__EXERCISE TASK__.
In the records below, find the line with "Keep writing the three.js" and the line with "return EYE + ray * (y - EYE[1]) / ray[1]"; return exactly those lines and every line between them.

__DATASET ENTRIES__.

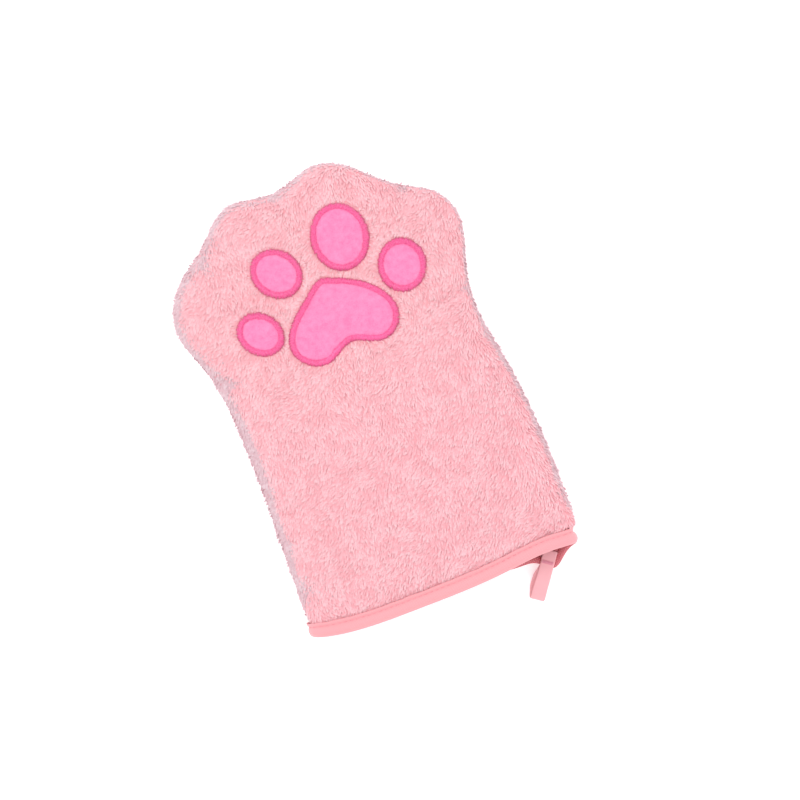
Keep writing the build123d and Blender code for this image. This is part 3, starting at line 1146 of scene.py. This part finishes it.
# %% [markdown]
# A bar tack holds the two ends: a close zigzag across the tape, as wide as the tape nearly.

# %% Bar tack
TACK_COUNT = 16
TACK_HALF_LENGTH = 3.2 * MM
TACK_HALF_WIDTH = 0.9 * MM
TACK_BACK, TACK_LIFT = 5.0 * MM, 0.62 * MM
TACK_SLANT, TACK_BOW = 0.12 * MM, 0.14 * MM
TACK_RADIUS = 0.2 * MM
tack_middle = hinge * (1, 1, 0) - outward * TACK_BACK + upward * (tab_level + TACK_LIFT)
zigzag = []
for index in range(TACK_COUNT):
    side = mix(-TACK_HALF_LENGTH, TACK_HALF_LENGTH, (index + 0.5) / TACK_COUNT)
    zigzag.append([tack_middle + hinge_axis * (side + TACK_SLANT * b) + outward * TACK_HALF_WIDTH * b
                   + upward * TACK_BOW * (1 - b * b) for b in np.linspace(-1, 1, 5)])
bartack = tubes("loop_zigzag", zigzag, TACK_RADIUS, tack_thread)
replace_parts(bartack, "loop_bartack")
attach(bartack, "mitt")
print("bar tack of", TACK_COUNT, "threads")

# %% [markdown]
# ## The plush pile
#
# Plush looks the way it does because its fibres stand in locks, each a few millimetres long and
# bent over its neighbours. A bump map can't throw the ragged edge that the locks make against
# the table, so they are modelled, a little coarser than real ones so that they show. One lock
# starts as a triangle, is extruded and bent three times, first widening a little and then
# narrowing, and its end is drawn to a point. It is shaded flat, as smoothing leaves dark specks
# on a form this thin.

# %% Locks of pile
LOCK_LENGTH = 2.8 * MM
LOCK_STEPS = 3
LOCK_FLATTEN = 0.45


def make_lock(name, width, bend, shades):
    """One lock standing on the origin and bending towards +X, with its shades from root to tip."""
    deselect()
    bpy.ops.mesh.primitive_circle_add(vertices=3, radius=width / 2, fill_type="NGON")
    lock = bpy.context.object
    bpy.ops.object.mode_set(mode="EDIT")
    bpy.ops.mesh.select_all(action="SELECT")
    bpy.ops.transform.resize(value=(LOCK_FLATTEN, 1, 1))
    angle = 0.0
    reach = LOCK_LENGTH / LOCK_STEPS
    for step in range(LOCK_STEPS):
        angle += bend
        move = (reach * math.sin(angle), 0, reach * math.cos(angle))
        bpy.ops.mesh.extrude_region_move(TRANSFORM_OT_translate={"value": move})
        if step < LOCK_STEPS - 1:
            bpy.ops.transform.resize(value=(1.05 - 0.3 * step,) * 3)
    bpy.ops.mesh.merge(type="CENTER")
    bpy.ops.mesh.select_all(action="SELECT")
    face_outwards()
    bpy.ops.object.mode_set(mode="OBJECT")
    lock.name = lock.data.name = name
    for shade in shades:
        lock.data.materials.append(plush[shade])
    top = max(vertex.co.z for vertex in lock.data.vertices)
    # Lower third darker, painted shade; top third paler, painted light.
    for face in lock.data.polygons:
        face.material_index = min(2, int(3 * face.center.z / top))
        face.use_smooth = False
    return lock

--

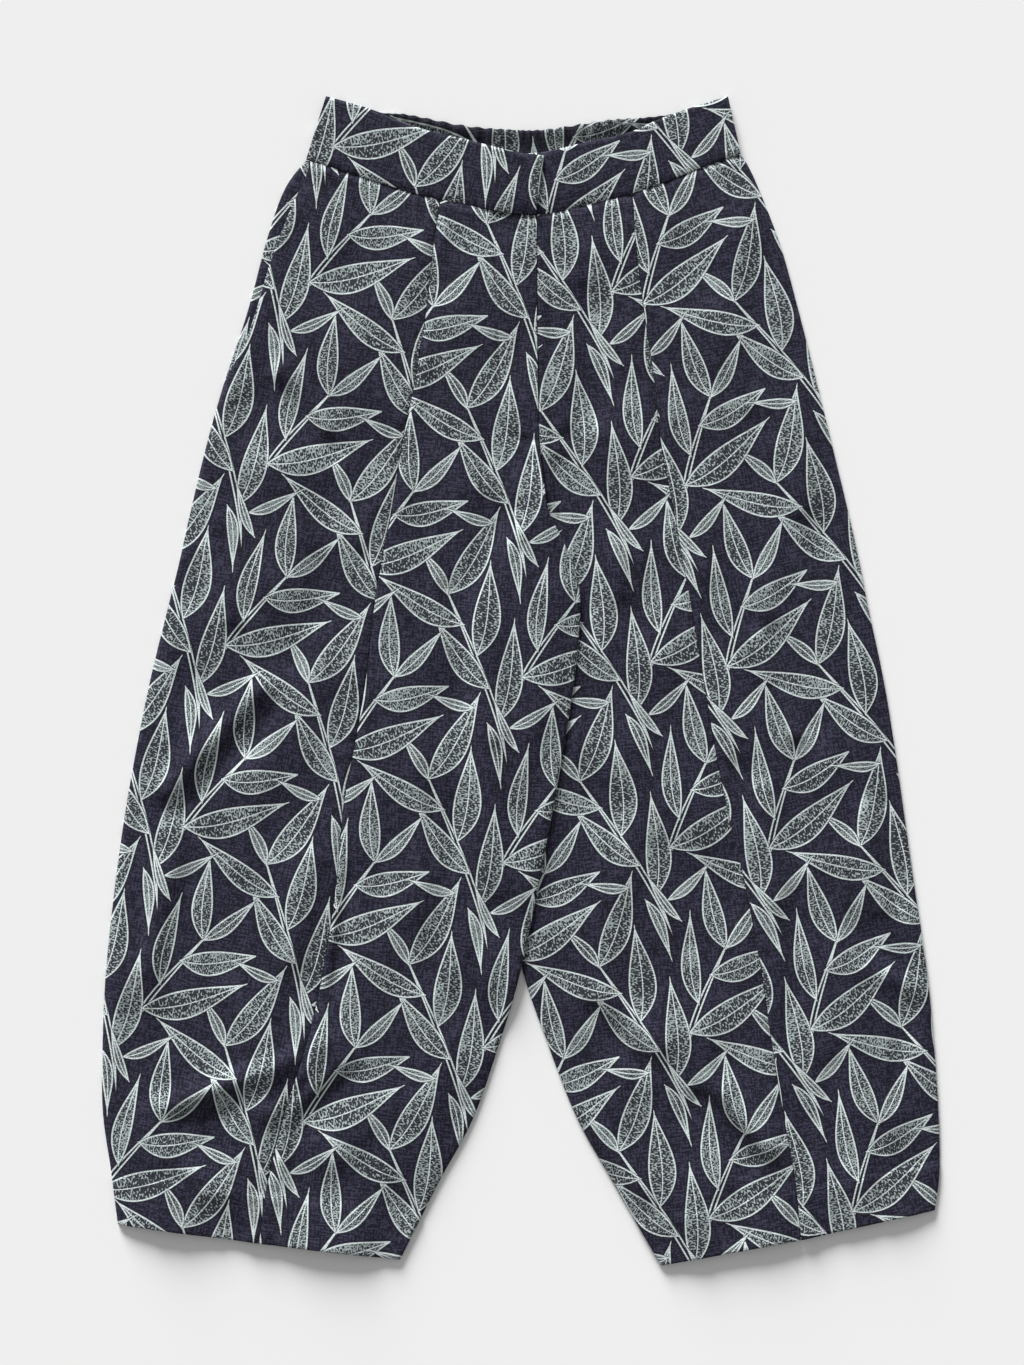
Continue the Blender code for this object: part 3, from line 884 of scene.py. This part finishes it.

* * *

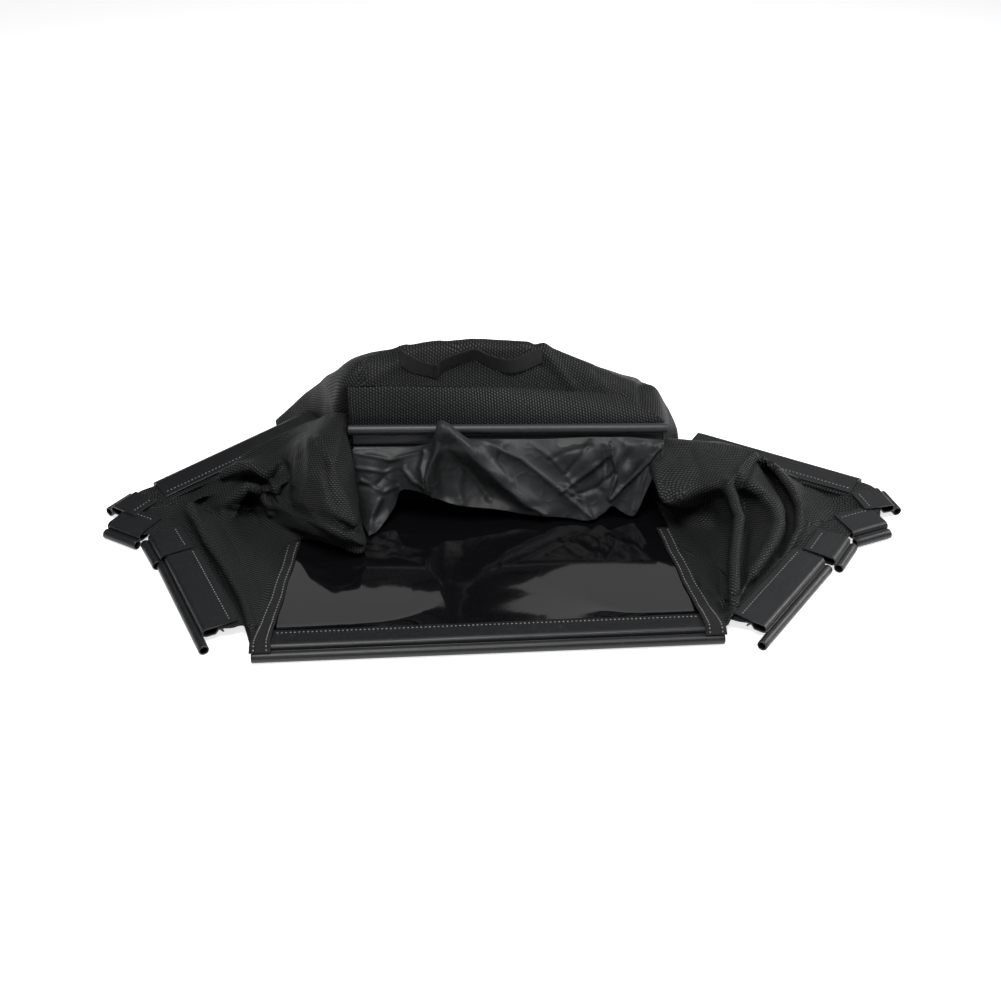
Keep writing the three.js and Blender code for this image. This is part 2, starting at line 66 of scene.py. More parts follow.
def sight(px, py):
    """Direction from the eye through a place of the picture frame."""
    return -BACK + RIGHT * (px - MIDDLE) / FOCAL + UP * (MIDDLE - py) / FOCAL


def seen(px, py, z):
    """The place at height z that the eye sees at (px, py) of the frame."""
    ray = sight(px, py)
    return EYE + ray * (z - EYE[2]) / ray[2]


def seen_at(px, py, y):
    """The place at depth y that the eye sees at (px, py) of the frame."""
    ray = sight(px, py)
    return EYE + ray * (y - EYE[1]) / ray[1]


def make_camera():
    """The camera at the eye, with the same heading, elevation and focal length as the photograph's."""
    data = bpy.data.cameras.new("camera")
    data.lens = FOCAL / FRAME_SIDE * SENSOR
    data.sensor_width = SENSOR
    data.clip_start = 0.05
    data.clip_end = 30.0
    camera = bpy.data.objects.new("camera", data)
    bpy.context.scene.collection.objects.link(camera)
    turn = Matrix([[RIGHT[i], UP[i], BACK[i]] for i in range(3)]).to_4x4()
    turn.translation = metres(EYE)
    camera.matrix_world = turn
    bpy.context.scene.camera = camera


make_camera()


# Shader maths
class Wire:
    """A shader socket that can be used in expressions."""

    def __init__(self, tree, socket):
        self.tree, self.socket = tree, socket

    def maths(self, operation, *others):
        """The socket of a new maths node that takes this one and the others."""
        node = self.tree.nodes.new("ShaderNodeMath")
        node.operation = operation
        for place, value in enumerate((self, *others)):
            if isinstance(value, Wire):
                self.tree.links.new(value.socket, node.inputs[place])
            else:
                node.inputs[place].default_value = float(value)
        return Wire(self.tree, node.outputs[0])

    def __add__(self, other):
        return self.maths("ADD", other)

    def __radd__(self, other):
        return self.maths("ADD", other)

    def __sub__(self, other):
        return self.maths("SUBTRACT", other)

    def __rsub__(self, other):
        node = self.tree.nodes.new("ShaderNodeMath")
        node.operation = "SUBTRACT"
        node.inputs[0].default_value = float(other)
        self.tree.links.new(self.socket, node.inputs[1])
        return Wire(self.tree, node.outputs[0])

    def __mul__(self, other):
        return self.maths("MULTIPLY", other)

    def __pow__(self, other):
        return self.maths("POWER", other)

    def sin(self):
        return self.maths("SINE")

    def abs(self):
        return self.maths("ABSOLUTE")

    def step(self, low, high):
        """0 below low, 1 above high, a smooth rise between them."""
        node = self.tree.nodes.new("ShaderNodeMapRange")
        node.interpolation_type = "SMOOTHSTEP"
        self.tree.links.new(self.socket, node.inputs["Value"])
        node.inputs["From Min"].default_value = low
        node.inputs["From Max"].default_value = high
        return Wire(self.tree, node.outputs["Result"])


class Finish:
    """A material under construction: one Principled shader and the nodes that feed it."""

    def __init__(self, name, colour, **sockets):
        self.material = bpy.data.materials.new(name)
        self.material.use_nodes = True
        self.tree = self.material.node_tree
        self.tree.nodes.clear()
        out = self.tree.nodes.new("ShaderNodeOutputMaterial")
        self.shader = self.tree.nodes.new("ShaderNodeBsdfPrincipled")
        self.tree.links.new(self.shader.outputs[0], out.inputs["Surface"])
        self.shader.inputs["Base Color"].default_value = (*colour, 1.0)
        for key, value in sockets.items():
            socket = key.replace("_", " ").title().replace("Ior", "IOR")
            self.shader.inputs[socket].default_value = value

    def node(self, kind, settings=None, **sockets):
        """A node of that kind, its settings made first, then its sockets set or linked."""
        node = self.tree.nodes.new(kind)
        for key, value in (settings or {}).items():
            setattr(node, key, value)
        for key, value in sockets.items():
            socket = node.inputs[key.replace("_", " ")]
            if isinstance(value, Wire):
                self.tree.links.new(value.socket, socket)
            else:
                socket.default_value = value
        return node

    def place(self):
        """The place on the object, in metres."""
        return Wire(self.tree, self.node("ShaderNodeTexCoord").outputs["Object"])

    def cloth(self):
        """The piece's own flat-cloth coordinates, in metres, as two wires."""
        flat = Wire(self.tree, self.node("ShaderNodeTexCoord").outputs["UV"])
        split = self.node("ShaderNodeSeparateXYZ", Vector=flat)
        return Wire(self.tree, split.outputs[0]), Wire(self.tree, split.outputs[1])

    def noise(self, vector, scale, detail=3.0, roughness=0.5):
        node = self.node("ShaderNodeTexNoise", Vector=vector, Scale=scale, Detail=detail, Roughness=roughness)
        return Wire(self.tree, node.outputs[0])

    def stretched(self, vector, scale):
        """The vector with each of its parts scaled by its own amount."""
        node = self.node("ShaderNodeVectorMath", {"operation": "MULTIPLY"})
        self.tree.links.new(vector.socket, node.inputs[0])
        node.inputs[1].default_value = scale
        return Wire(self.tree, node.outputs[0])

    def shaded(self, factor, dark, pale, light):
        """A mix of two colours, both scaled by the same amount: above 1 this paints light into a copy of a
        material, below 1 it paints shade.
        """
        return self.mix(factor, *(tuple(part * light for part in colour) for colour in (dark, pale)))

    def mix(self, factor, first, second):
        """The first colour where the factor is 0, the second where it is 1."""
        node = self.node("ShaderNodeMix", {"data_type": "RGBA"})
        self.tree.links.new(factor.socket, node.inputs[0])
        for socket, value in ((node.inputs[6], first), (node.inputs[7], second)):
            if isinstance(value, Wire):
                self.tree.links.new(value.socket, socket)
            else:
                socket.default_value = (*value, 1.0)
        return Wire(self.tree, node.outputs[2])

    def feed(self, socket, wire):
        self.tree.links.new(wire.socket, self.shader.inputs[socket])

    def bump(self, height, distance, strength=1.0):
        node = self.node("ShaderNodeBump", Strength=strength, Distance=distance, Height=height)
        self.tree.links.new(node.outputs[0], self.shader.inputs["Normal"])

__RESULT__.
Keep writing the three.js and Blender code for this image. This is part 2, starting at line 66 of scene.py. More parts follow.
def sight(px, py):
    """Direction from the eye through a place of the picture frame."""
    return -BACK + RIGHT * (px - MIDDLE) / FOCAL + UP * (MIDDLE - py) / FOCAL


def seen(px, py, z):
    """The place at height z that the eye sees at (px, py) of the frame."""
    ray = sight(px, py)
    return EYE + ray * (z - EYE[2]) / ray[2]


def seen_at(px, py, y):
    """The place at depth y that the eye sees at (px, py) of the frame."""
    ray = sight(px, py)
    return EYE + ray * (y - EYE[1]) / ray[1]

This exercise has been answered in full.